━━━━━ Recorded information

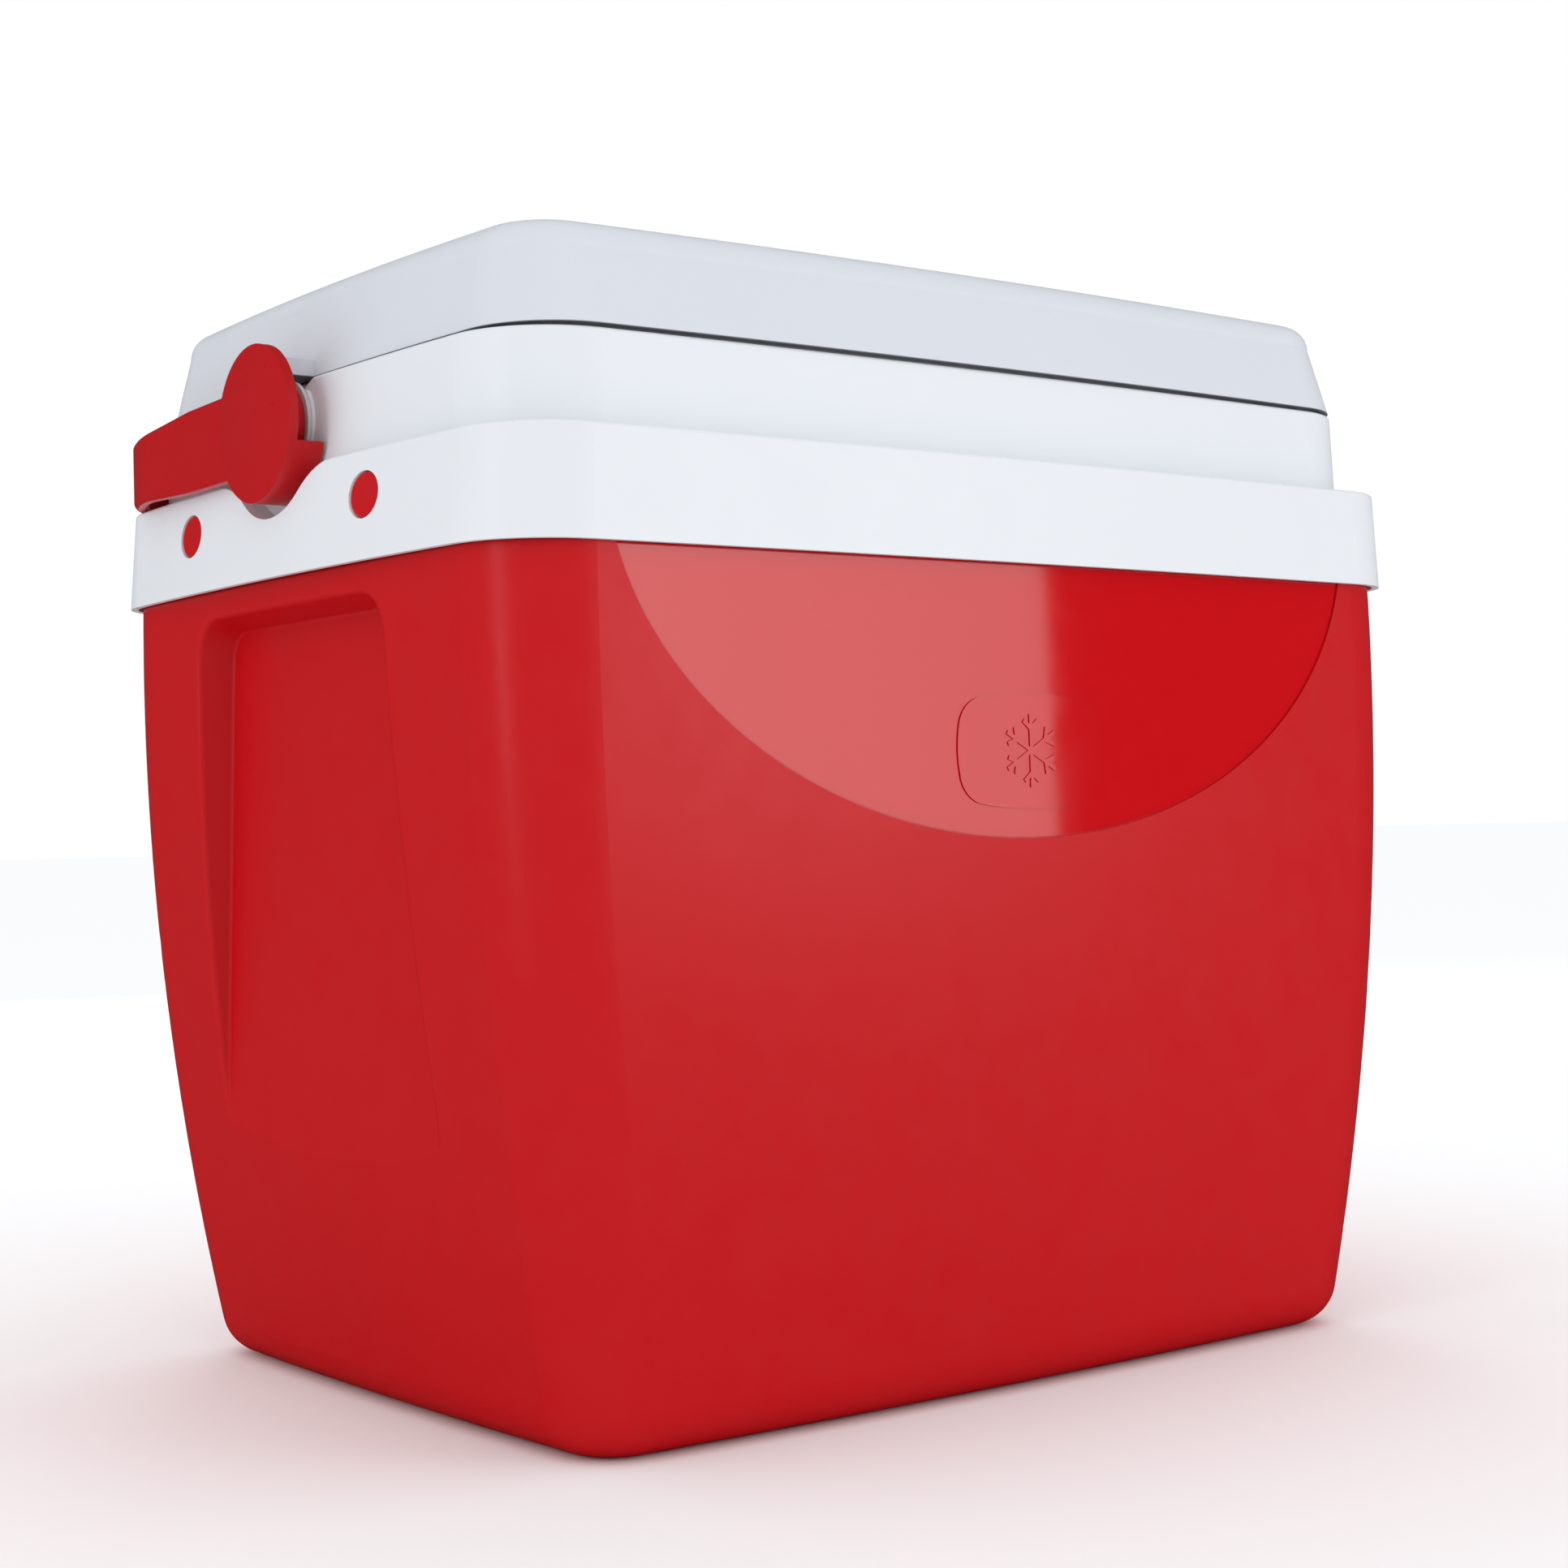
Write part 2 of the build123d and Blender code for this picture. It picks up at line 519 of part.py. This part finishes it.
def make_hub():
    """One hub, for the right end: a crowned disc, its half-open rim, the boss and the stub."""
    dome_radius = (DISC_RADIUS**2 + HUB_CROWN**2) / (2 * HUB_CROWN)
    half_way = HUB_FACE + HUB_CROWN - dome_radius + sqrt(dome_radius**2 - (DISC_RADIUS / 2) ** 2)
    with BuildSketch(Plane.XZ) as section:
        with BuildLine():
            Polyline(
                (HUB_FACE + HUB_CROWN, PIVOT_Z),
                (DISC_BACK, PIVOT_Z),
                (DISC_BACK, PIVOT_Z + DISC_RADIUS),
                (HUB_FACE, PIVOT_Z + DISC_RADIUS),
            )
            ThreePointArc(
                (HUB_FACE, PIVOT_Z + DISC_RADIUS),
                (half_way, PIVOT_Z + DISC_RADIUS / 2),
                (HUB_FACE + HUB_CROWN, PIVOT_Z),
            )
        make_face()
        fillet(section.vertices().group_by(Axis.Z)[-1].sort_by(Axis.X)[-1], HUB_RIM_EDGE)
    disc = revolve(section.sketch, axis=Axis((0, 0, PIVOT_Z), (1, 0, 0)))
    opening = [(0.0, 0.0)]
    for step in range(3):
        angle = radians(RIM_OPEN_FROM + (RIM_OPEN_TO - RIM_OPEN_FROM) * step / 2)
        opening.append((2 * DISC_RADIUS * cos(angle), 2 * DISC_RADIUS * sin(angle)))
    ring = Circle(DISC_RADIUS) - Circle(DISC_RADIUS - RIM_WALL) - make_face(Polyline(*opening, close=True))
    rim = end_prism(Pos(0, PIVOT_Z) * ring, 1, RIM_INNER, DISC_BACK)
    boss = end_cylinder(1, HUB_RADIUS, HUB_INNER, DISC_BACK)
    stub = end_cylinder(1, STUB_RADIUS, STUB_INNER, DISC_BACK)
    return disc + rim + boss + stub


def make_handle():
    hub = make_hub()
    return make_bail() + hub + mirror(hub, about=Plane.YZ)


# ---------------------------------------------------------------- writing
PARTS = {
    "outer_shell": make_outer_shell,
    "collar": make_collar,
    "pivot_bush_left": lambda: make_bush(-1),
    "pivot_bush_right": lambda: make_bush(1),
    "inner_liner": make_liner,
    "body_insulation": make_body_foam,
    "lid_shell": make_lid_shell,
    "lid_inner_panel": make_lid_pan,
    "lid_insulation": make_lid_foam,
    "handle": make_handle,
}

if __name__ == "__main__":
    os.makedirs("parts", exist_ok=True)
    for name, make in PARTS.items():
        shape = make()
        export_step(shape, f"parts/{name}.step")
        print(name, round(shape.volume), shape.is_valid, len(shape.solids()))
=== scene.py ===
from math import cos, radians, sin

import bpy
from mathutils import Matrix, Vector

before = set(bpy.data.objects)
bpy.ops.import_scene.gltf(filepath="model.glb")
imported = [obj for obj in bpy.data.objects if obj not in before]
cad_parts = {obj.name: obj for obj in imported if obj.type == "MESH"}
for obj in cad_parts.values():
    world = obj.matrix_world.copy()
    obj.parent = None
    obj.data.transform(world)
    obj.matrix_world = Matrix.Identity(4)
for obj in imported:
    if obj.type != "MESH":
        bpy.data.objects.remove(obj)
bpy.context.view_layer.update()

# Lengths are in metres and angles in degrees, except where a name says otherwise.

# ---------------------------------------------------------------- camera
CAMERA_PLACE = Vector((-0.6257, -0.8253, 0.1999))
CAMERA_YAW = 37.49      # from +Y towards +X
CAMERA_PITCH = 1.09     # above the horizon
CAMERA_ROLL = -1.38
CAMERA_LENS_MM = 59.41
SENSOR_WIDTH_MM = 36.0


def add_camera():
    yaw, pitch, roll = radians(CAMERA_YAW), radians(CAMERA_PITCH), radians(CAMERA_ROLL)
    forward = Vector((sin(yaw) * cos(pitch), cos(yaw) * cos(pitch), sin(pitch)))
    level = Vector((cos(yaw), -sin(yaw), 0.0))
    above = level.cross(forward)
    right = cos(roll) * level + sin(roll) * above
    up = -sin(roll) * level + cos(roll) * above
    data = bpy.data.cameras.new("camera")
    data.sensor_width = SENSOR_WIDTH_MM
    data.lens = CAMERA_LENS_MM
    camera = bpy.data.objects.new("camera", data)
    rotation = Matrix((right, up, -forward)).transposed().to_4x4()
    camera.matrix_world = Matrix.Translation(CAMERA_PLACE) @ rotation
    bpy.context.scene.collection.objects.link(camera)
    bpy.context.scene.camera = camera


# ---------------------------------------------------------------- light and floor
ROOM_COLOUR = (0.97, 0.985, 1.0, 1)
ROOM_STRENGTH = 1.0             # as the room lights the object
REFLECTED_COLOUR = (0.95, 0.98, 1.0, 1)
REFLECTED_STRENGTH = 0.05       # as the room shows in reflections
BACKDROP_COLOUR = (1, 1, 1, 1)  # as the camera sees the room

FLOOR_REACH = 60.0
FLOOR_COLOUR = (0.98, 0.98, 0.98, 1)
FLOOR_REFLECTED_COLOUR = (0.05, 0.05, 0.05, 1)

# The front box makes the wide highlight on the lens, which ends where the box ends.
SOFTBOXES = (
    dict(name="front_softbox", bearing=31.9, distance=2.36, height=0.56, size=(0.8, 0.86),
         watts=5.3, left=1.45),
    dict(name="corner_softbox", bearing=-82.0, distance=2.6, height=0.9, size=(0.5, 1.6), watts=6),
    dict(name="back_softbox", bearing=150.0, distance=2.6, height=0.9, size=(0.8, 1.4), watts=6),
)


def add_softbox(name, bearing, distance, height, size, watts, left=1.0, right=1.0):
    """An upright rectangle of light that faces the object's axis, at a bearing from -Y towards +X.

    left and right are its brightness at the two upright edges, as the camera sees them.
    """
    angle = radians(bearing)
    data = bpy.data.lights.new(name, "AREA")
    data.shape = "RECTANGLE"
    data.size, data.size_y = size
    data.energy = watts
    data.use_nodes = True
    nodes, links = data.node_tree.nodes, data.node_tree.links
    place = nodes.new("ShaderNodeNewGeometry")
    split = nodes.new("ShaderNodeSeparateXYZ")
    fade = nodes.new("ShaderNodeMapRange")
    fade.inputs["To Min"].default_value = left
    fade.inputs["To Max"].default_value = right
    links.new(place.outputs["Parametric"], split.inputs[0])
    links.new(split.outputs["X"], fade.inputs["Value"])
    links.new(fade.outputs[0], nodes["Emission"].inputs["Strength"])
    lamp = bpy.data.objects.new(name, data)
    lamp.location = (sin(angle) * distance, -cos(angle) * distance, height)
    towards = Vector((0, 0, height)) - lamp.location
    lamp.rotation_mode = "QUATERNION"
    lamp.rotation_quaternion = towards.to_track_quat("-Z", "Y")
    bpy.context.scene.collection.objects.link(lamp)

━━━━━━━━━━

• What this task involves:
Every line from the one containing "for name, make" through the one containing "bpy.context.view_layer.update()" is to be given again exactly, both ends included, and no line outside that range.

• Response to the task:
    for name, make in PARTS.items():
        shape = make()
        export_step(shape, f"parts/{name}.step")
        print(name, round(shape.volume), shape.is_valid, len(shape.solids()))
=== scene.py ===
from math import cos, radians, sin

import bpy
from mathutils import Matrix, Vector

before = set(bpy.data.objects)
bpy.ops.import_scene.gltf(filepath="model.glb")
imported = [obj for obj in bpy.data.objects if obj not in before]
cad_parts = {obj.name: obj for obj in imported if obj.type == "MESH"}
for obj in cad_parts.values():
    world = obj.matrix_world.copy()
    obj.parent = None
    obj.data.transform(world)
    obj.matrix_world = Matrix.Identity(4)
for obj in imported:
    if obj.type != "MESH":
        bpy.data.objects.remove(obj)
bpy.context.view_layer.update()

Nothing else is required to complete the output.